Turkey-EU relations should be rekindled
Iraq and Iran problems outside, the PKK inside… A move that would improve Turkey’s chances for success whilst dealing with these problems would be to rekindle Turkey-EU relations. It is in Turkey’s benefit to reinvigorate Turkey-EU relations and strengthen the “EU anchor” of Turkish foreign policy.
In January 2013, Ireland will hold the European Union presidency. In February or May of 2013, French President Hollande will visit Turkey. Furthermore, 2013 may bring a plausible and yet significant rekindling of the full EU membership negotiations with some of the vetoes on the chapters of the negotiations being lifted. 2013 may also be a year in which a liberalization of the visas being applied to Turkey might occur through an agreement being signed. According to the comments of Daniel Gros, head of prominent think tank CEPS: “I am hopeful that Europe will come out of the recession … the EU still views itself as too small an actor to deal with regional and global problems as aptly as a larger power.

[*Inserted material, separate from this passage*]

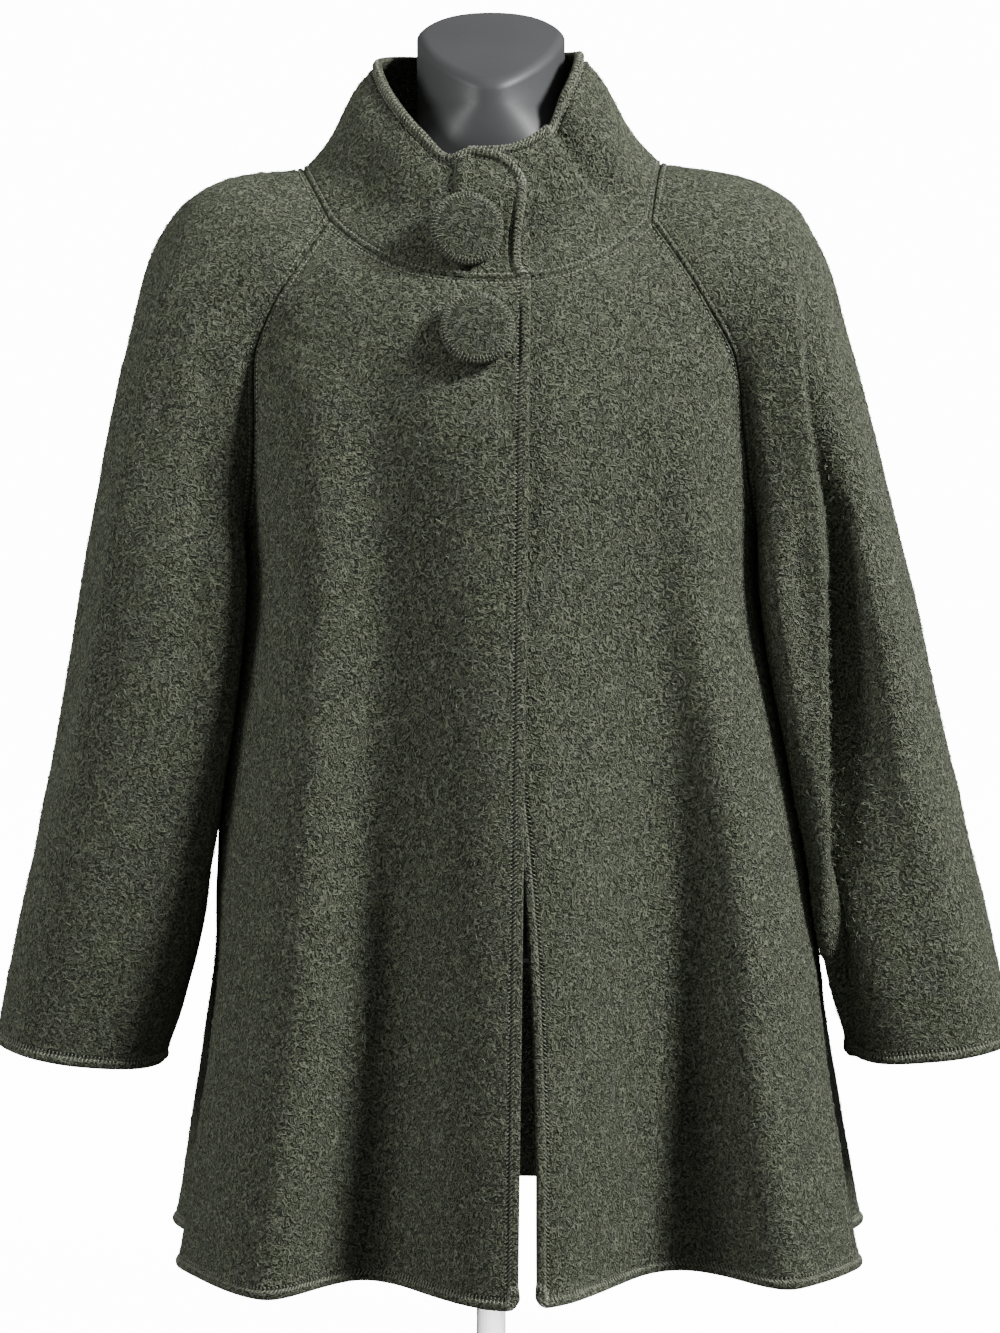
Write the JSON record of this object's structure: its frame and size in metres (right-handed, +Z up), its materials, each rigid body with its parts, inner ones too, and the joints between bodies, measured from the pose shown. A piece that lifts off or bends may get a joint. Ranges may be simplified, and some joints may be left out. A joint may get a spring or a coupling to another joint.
{
  "type": "wool a-line coat on a dress form",
  "caption": "Flared wool coat with raglan sleeves, a funnel collar with a buttoned overlap and large covered buttons, worn by a limbless dress form on a round stand.",
  "frame": {"origin": "centre of the stand base's underside, where the part stands", "axes": "+Z up, -Y the way the coat's front faces, +X towards the coat's left sleeve as worn"},
  "size_m": [0.7568, 0.3831, 1.0446],
  "materials": {
    "green_wool": "boiled wool with a short curled nap",
    "grey_plastic": "satin",
    "painted_steel": "satin"
  },
  "bodies": {
    "root": {"front_right": "green_wool", "front_left": "green_wool", "back": "green_wool", "sleeve_right": "green_wool", "sleeve_left": "green_wool", "collar": "green_wool", "button_collar": "green_wool", "button_front": "green_wool", "dress_form": "grey_plastic", "stand_pole": "painted_steel", "stand_base": "painted_steel"}
  },
  "joints": []
}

This is why it is so reclusive. Turkey must take the initiative for Turkey-EU relations to rekindle.” Kemal Derviş also holds a similar opinion: “Turkey could take the initiative and with a correct and functional ‘full membership concept’ may rekindle Turkey-EU relations in the common denominator of mutual interests.” He also advises us to work within the framework of a “differentiated full membership” that is not within the economic area of Europe, but fully participates in all the decision-making institutions and processes of the EU. “Such an undertaking could hasten Turkey’s full membership, I believe this,” he says. The EU badge is very important for Turkey. If Turkey undertakes moves that will rekindle relations with the EU, it will be in a stronger position both with regard to Iran and Iraq and with regard to the PKK problem. We will experience a difficult but interesting 2013.